Tout semblant de cessez-le-feu à Gaza a pris fin cette semaine avec la brève reprise de la guerre totale contre le Hamas par Israël le 28 octobre. Bien que le Premier ministre israélien Benjamin Netanyahu ait déclaré unilatéralement la reprise du cessez-le-feu le lendemain, la réalité est claire : tout accord qui permet à l’une des parties de violer systématiquement ses termes à sa guise ne constitue qu’un ensemble de mots sans signification sur le papier. Sans une pression soutenue de la part des États-Unis, cette dynamique ne fera qu’empirer.

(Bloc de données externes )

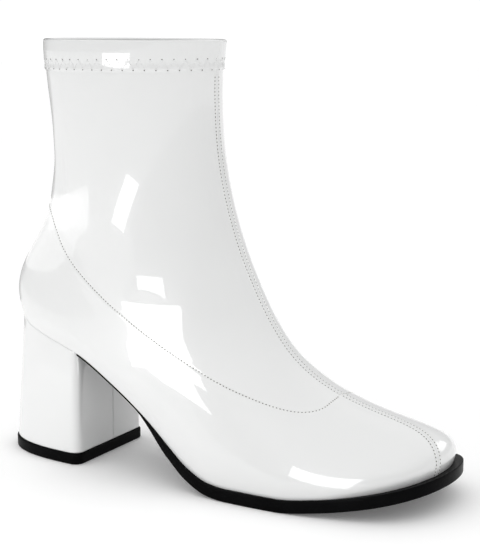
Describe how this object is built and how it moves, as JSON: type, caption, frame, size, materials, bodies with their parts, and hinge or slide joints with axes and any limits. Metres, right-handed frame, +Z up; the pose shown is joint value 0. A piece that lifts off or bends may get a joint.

Les violations israéliennes avant les frappes de cette semaine avaient déjà suscité de sérieuses inquiétudes quant à la durabilité du cessez-le-feu. Depuis son entrée en vigueur le 10 octobre, Israël a continué à limiter l’acheminement de l’aide humanitaire vers Gaza, un élément central de l’accord conclu avec le Hamas pour mettre fin aux combats. Il a régulièrement frappé la bande de Gaza, invoquant des informations non confirmées faisant état d’attaques du Hamas contre ses forces, tuant plus de 100 personnes et en blessant des centaines d’autres. Il refuse d’ouvrir des points de passage supplémentaires qui permettraient de renforcer l’acheminement de l’aide aux civils palestiniens affamés et appauvris.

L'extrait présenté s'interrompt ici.